Mine to Walk

path-795x380Scripture Passage (1 Corinthians 10: 12-13)

12So if you think you are standing, watch out that you do not fall. 13No testing has overtaken you that is not common to everyone. God is faithful, and he will not let you be tested beyond your strength, but with the testing he will also provide the way out so that you may be able to endure it.

 

Well, this is enough to rattle anyone’s self-confidence! We like to think that if we “get there”, you know, confess our sins, profess our belief, get baptized, do what we’re supposed to do, check all the boxes of good church people, that everything will turn out alright. The problem is that it’s not a one-time thing. (Yes, I’m Methodist. Sadly, we are not “once saved, always saved”.) I mean, really, what good would that do? We just spend a little bit of time on our best behavior and then we’re “in”. I don’t think God works like that. It’s not about what we’ve done; It’s about who we are. It’s about who we’re becoming. It’s about relationship. Our faith journey is long and sometimes hard and sometimes glorious. Sometimes we get it right. Sometimes we know we get it right. Sometimes we find ourselves diving into deep and wonderful pools of clear reviving water and other times we seem to wallow in the shallow mud pits of life. Sometimes we can feel so connected to God that there is no doubt in our minds or our hearts that the Divine is right there, almost touchable, almost approachable. But we cannot rest on the laurels of our past. That’s not the way relationships work.

 

Living a life of faith really does not allow us to become complacent. It doesn’t allow us to sit back and bask in our glorious history that we bring to the table. God’s not really concerned with the fact that my grandparents were good, church-going people (at least not as far as my faith journey is concerned). It was good for them and they taught me well. But, now, it’s mine. God wants to have a relationship with ME. That’s the reason that “inherited” faith can only go so far (which means that, thanks be to God, that whole “sins of the fathers [and the mothers]” thing also only goes so far. My faith journey is mine. It is my relationship with God. It is my walk toward and with the Divine. It is mine to walk, mine to navigate, mine to mess up and get all turned around and not know where to go. It is mine to choose to stop and stay mired in what I think is the “right” way or what hymns I like to sing or what style of worship in which I like to participate. It is mine to halt at any point and sit down and bask in what I’ve done or become laden down by what I’ve neglected to do. And with God’s grace, it is mine to begin again. Oh, don’t get me wrong.

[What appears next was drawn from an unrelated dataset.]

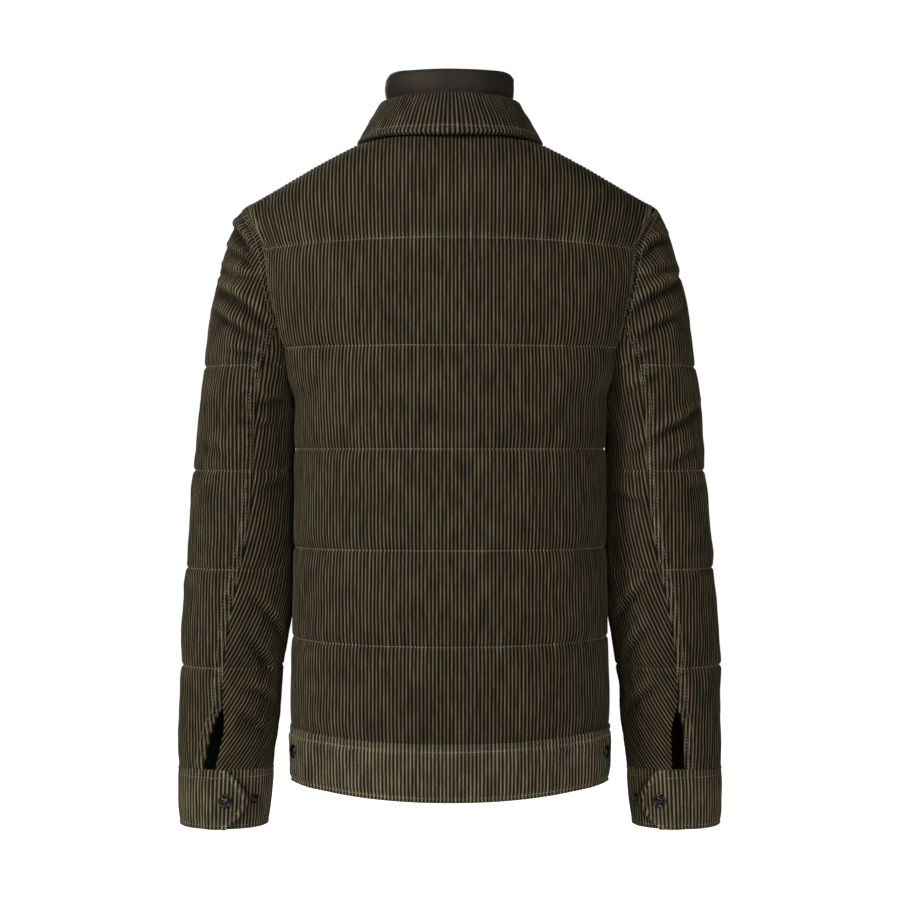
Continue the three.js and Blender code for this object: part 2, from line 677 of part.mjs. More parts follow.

We help each other along the way. Hopefully, we can give each other what we do not have. And that, too, is God’s grace.

 

This journey of Lent is sort of a microcosm of our whole faith journey. We begin where we are (wherever we are) and we look at our self and we look at our lives and we see what we really are—beloved children of God. And then we look at the ways that we’re NOT what we really are, the ways that we have allowed ourselves to overstep or overreach or overindulge or somehow become a little too full of what we imagine we can be. We look at the ways that we do not walk with God. And then God offers a hand (or someone else’s hand) and we begin to walk. And the road twists and turns and the storms come and the sun’s heat bears down on us and the winds whip around and the sand gets in our eyes. And then we see the light of the path ahead once again and we follow it, at least until we get off track again. And in those times when we feel the path beneath us, those times when we are aware of God’s presence, those times when God’s grace seems to wrap around us and hold us, we realize that the hand we hold never lost its grip on our lives. And we relax a little. We become comfortable. We might become a little complacent again. We become a little too certain that we’ve got it figured out. And then the winds begin again and the curtain tears and the darkness descends upon us. But this time, we know to wait, to wait in holy silence until the stone of our lives is rolled away so that we can begin again. That is faith. That is the journey. We don’t travel it alone but no one can do it for us.

 

Deep within us all there is an amazing sanctuary of the soul, a holy place…to which we may continuously return. Eternity is at our hearts, pressing upon our time-torn lives, warming us…calling us home unto Itself. Yielding to these persuasions…utterly and completely, to the Light within, is the beginning of true life. (Thomas R. Kelly)

 

Thank you for sharing your Lenten journey with me!